If more than 90% of shareholders agree to short notice, liquidation can happen within seven days. This is the minimum statutory notice for creditors. It doesn't stop there in that the liquidators now have to sell the assets etc, do investigations and file the necessary paperwork. This can take 1-2 years, if not longer. The bigger the liquidation, the longer it takes (usually).For compulsory liquidation, the time between the initial threat and the end-of-court proceedings is usually three months.


However, in both cases, this is just the time it takes to approve the liquidation. After approval, the appointment of a liquidator, the sale of company assets, and agreeing creditors’ claims and working out what return goes to them can add anywhere from three months to a year to liquidation proceedings.


There is no legal time limit on business liquidation. From beginning to end, it usually takes between six and 24 months to fully liquidate a company. Of course, it does depend on your company’s position and the form of liquidation you’re undertaking.


CASE LAW:

1) Mann V Goldstein[1968]


Facts- 2 creditors had filed separate winding-up petitions for monies owed by the company.

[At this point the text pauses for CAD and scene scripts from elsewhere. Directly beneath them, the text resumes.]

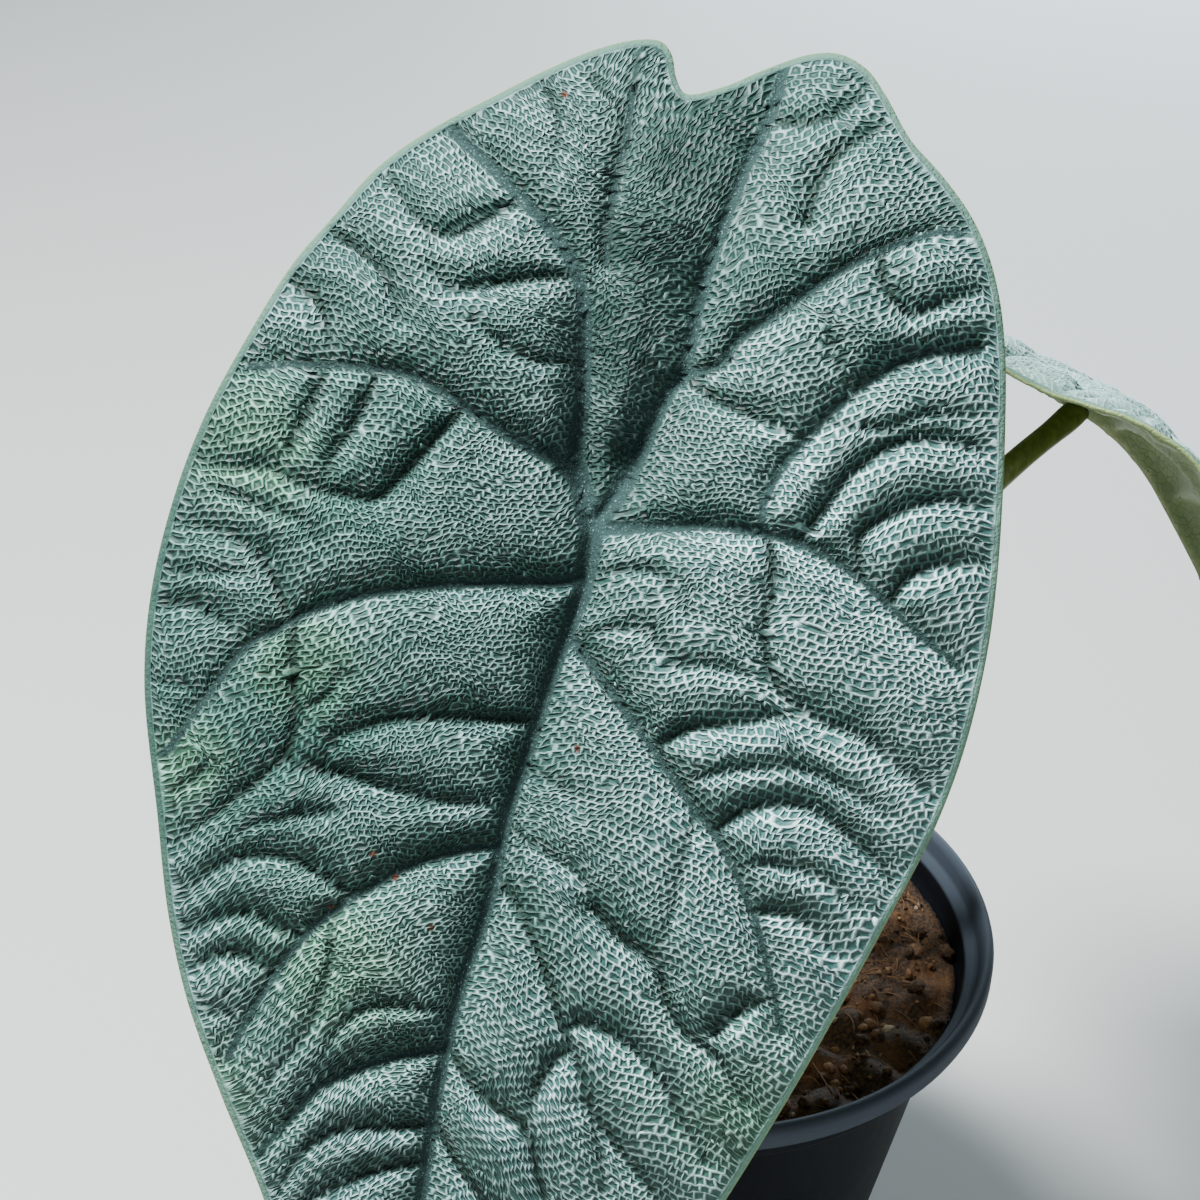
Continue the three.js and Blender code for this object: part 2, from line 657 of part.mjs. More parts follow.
// The petiole runs up to the back of its blade, cut there to the blade's own form.
function petioleGeometry(curve, leaf) {
  const start = sheathShare + seatGap / curve.getLength();
  const stem = stemGeometry(curve, start, 1, petioleFootRadius, petioleTopRadius, petioleSteps);
  const cutter = bladeGeometry(leaf, cutterHeight, bladeThickness + seatGap);
  return toGeometry(toSolid(stem).subtract(toSolid(cutter)));
}

// The crown: a short rounded corm in the coir, with the sheath of each petiole standing on it.
function crownGeometry() {
  const corm = turned([
    [0, crownFoot],
    [6, crownFoot],
    [crownRadius, crownFoot + 6],
    [crownRadius, soilLevel - 1],
    [9.4, soilLevel + 3],
    [7, soilLevel + 6],
    [3.5, soilLevel + 7.6],
    [0, soilLevel + 8],
  ], 24);
  let solid = toSolid(corm);
  for (const curve of [frontPetiole, backPetiole]) {
    const sheath = stemGeometry(curve, 0.02, sheathShare, sheathFootRadius, sheathTopRadius, sheathSteps);
    solid = solid.add(toSolid(sheath));
  }
  return toGeometry(solid);
}

function node(name, geometry, color, roughness) {
  const material = new THREE.MeshStandardMaterial({ color, roughness, metalness: 0, side: THREE.FrontSide });
  const mesh = new THREE.Mesh(geometry, material);
  mesh.name = name;
  return mesh;
}

const plant = new THREE.Group();
plant.add(
  node('crown', crownGeometry(), crownColour, 0.7),
  node('petiole_front', petioleGeometry(frontPetiole, frontLeaf), petioleColour, 0.5),
  node('petiole_back', petioleGeometry(backPetiole, backLeaf), petioleColour, 0.5),
  node('leaf_front', bladeGeometry(frontLeaf, 0, bladeThickness), leafColour, 0.45),
  node('leaf_back', bladeGeometry(backLeaf, 0, bladeThickness), leafBackColour, 0.45),
);

const pottedPlant = new THREE.Group();
pottedPlant.add(
  node('pot', potGeometry(), potColour, 0.4),
  node('soil', soilGeometry(), soilColour, 0.95),
  plant,
);

export default pottedPlant;
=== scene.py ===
# %% [markdown]
# # A potted alocasia melo
# The plant is a small aroid with thick, quilted, shield-shaped leaves. The frame already holds its true
# sizes: a nursery pot, coir, a crown, two petioles and two plain blades. This lesson dresses them. The
# leaves come first, because their raised net is what the eye goes to. The pot, coir and stems follow, and
# the studio comes last.

# %% Load the frame
import math

import bmesh
import bpy
import numpy as np
from mathutils import Matrix, Vector, noise


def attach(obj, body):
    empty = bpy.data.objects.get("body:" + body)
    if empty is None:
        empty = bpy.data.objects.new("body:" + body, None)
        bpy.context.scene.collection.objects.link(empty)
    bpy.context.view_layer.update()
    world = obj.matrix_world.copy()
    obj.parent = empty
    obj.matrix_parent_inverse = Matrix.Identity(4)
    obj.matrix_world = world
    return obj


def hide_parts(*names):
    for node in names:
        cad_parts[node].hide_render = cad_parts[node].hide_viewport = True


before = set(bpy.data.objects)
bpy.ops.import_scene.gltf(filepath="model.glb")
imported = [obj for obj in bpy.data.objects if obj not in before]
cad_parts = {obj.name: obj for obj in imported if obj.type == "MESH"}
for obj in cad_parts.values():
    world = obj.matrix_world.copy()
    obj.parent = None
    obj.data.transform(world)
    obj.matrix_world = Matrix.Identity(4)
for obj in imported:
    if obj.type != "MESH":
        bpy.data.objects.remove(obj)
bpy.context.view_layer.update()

print("nodes in the frame:", sorted(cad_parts))

# %% [markdown]
# ## The camera
# The picture was taken from in front and above, looking down about 32 degrees. The camera is described by
# where it stands and by three directions: right, up and ahead. Writing them into the columns of its matrix
# is surer than turning it by angles, because nothing depends on an order of turns.

# %% Place the camera
MM = 0.001
CAMERA_PLACE = Vector((-20.3, -337.3, 387.2))
CAMERA_RIGHT = Vector((0.9995, 0.0173, 0.0273))
CAMERA_UP = Vector((-0.0323, 0.5361, 0.8436))
FOCAL_LENGTH = 66
SENSOR_WIDTH = 36

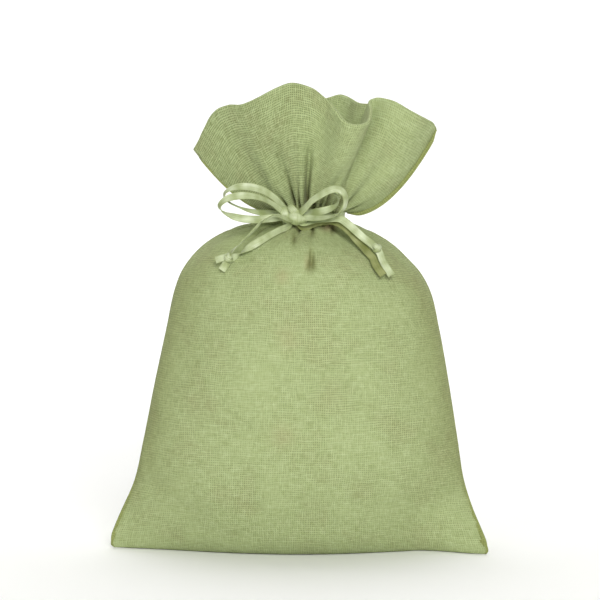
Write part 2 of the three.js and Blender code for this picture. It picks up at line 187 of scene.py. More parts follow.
def gauzeMaterial(name, dimmed=1.0):
    # open plain weave on the cloth's own UVs, which are in metres: u across the panel, v up it
    mat, tree, shader = startMaterial(name)
    flat = addNode(tree, "UVMap", uv_map="cloth").outputs[0]

    # threads wander a little
    drift = addNoise(tree, flat, 95, 3, out="Color")
    centred = addNode(tree, "VectorMath", {0: drift, 1: (0.5, 0.5, 0.5)}, operation="SUBTRACT").outputs[0]
    scaled = addNode(tree, "VectorMath", {0: centred, "Scale": gauze["wander"]}, operation="SCALE").outputs[0]
    wander = addNode(tree, "VectorMath", {0: flat, 1: scaled}, operation="ADD").outputs[0]
    split = addNode(tree, "SeparateXYZ", {0: wander})
    turn = math.pi / gauze["pitch"]
    warpSine = addMath(tree, "SINE", addMath(tree, "MULTIPLY", split.outputs[0], turn))
    weftSine = addMath(tree, "SINE", addMath(tree, "MULTIPLY", split.outputs[1], turn * 0.94))
    over = addMath(tree, "MULTIPLY", warpSine, weftSine)  # which thread is on top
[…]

- The company applied for an injunction restraining the petitioners from advertising or taking any further steps in prosecuting the winding-up petitions on the ground that both of the winding-up petitions were based on further debts.


Judgment:


Where a company was under an undisputed obligation to pay a specific sum and failed to do so, it could be inferred that it was unable to do so; that accordingly, the defendants could properly swear to their belief in the plaintiff company’s.


2) Foss V Harbottle


Facts- Two minority shareholders initiated legal proceedings against, among others , the directors of the company. They claimed that the directors had misapplied the company’s assets.


Judgement- The court rejected the two shareholders claim and held that a breach of duty by the directors of the company was a wrong done to the company for which it alone could sue. In other words, the proper plaintiff in that case was the company and not the two individual shareholders.


3) R V Grantham


Facts- Mr. Grantham was tried for fraudulent trading, contrary to the Companies Act 1948 section 332(3) (now Insolvency Act 1986 section 213). The jury were directed that they could find dishonesty and intent to defraud if they thought Mr. Grantham obtained credit when he knew there was no good reason for thinking that his company would be able to repay the debt when it became due.
Mr. Grantham was convicted. He appealed that the jury was given the wrong direction.


Judgment- Court held there was no error in the direction. Applying the House of Lords case Welham v DPP [1961] AC 103, under section 332 (now section 213, Insolvency Act 1986) an intent to defraud was established on proof of intention to dishonestly prejudice creditors in being repaid.


Conclusion:
(i) Companies are given life through ensouling of incorporation and are vanished through the process of winding up which ends in dissolution of company.


(ii) During the wind up directors are incapable liquidator receiver takes the control into his hands, and acting in accordance with law give end to the artificial legal personality.